- Dataset records -
★ ★ ★ ★ ★

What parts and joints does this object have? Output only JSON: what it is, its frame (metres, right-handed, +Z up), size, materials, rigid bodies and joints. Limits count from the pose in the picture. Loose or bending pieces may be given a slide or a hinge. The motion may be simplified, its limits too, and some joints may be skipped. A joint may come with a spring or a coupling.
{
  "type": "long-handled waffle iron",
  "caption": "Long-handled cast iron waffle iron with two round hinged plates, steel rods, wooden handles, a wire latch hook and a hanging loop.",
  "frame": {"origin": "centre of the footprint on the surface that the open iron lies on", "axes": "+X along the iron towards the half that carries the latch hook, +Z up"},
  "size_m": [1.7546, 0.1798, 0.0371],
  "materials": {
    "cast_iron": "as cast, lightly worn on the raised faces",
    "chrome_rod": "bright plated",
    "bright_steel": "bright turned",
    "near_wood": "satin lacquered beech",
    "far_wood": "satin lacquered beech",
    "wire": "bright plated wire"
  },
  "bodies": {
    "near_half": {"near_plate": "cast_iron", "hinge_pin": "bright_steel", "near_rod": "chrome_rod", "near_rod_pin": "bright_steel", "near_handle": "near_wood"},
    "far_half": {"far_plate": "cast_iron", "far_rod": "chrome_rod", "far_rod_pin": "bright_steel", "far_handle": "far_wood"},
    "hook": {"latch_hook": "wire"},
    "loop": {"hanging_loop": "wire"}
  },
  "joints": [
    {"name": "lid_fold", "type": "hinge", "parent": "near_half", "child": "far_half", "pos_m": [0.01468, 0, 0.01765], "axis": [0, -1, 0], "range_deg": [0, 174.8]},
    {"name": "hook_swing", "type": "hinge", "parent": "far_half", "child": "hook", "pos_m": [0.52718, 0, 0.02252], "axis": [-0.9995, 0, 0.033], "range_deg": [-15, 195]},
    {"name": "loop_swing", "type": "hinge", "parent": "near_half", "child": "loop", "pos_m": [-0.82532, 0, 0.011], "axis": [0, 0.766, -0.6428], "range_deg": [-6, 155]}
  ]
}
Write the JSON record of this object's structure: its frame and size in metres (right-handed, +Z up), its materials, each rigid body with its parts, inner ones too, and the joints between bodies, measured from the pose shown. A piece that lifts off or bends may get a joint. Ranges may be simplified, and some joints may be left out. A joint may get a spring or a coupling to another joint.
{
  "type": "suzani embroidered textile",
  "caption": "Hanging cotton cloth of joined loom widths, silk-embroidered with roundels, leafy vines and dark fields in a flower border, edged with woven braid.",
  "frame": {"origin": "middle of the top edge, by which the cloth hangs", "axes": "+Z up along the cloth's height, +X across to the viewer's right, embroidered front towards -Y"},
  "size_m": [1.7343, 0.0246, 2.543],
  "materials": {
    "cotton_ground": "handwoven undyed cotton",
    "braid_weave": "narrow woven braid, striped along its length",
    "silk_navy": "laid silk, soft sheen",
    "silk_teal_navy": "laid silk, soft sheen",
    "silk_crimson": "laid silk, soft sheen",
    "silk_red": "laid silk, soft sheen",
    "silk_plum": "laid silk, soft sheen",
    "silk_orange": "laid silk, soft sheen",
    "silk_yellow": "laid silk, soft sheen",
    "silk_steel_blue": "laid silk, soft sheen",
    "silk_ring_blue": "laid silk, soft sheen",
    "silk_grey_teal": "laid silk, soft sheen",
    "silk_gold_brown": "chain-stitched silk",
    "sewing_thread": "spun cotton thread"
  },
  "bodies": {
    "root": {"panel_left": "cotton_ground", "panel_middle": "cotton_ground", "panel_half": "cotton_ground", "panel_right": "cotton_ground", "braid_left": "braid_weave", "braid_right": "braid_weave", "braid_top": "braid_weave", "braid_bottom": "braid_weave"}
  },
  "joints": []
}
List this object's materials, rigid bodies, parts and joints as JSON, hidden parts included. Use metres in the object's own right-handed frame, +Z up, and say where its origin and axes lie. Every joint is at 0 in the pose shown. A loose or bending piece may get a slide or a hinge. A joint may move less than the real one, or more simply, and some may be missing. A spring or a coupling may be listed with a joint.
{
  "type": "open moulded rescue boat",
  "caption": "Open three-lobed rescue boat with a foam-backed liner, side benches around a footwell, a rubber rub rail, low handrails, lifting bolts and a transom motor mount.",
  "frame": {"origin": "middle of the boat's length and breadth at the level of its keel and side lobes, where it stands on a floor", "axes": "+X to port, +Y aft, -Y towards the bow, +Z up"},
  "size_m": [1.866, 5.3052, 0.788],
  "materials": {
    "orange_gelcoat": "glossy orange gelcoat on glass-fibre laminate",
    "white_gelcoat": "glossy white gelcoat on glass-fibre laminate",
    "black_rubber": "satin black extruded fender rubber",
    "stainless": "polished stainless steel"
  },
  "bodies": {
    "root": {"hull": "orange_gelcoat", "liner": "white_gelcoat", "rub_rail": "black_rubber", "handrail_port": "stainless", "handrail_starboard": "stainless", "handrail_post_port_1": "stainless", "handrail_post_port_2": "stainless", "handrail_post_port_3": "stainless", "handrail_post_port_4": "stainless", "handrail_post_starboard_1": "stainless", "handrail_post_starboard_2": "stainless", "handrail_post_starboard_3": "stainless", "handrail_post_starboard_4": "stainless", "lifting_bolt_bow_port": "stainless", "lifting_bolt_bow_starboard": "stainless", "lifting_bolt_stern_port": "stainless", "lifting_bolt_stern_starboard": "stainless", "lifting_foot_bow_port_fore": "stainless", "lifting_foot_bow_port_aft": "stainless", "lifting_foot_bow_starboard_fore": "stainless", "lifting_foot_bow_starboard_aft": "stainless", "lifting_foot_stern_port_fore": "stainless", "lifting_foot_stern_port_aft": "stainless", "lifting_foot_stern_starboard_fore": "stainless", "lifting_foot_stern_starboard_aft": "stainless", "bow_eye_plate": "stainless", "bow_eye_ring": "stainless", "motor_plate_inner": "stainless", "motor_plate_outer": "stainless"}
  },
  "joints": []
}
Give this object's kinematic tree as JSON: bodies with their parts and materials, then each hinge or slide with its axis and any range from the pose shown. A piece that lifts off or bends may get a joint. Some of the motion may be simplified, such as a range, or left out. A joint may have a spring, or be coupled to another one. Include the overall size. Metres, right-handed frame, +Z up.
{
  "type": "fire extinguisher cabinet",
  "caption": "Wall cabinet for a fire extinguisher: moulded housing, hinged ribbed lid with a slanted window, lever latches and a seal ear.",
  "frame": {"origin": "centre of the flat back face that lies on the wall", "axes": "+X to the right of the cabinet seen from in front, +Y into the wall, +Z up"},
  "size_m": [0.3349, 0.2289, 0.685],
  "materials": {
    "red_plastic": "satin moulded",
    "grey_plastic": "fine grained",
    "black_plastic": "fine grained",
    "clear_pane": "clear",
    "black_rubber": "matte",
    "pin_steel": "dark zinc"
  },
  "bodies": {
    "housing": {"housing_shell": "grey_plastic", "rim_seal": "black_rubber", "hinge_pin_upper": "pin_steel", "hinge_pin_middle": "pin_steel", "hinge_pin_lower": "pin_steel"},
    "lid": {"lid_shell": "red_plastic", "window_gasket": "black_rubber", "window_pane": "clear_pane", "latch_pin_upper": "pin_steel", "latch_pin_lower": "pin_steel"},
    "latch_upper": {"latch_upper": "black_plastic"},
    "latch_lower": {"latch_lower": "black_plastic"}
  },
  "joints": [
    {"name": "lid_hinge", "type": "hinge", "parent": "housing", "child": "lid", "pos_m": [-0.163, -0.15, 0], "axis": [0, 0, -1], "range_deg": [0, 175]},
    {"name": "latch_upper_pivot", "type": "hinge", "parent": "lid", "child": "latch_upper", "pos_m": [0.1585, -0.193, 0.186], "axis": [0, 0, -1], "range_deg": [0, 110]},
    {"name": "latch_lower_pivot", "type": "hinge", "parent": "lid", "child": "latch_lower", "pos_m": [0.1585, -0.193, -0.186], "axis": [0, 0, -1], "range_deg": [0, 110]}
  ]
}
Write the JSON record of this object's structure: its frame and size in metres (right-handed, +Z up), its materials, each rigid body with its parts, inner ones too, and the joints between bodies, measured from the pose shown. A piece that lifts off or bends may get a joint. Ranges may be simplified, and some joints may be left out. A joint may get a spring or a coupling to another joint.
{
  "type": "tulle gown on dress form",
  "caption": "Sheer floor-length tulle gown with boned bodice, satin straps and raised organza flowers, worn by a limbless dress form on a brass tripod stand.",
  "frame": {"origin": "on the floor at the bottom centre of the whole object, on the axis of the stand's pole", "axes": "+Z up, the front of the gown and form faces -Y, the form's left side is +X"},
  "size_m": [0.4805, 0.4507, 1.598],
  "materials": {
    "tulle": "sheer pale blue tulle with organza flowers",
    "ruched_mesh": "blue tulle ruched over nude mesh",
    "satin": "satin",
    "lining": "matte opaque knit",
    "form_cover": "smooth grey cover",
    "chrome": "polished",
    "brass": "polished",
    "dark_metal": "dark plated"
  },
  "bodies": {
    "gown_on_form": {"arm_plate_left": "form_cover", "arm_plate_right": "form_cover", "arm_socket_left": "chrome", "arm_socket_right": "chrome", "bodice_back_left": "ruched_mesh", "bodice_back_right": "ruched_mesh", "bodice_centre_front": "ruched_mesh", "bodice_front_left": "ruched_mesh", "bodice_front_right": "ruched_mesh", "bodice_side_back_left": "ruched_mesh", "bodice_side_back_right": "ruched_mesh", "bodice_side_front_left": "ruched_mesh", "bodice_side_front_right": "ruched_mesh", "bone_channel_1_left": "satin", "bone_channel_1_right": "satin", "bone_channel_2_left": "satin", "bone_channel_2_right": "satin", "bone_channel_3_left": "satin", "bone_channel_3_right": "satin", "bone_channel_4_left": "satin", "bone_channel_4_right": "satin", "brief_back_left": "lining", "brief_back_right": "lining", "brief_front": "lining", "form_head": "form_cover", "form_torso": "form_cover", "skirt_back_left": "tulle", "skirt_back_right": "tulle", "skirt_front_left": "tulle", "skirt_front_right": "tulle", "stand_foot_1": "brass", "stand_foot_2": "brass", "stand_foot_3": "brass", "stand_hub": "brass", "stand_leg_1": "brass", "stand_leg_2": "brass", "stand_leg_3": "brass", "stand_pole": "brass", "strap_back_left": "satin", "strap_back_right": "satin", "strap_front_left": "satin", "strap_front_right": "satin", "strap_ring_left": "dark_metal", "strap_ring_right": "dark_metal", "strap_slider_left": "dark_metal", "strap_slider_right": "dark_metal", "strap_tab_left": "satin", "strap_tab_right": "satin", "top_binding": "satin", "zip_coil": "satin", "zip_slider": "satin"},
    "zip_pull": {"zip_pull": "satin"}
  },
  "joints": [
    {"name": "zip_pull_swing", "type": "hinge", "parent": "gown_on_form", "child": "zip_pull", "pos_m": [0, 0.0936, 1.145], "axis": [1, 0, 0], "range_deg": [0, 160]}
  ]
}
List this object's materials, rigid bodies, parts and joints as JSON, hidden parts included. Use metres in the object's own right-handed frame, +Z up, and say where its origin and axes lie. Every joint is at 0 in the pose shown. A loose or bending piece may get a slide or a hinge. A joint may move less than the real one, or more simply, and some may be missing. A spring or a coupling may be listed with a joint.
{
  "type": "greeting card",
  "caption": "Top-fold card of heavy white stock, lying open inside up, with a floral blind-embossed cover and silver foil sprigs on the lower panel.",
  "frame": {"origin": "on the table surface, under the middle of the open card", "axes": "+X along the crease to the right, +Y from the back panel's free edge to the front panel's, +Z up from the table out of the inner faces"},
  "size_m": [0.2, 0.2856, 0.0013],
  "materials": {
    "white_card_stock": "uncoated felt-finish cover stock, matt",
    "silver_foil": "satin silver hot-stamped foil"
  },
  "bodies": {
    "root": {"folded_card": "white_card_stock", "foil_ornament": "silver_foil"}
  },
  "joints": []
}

★ ★ ★ ★ ★

- What is being asked -
Count how many lines in the data contain the word "that", giving the number without comment.

- Final answer -
5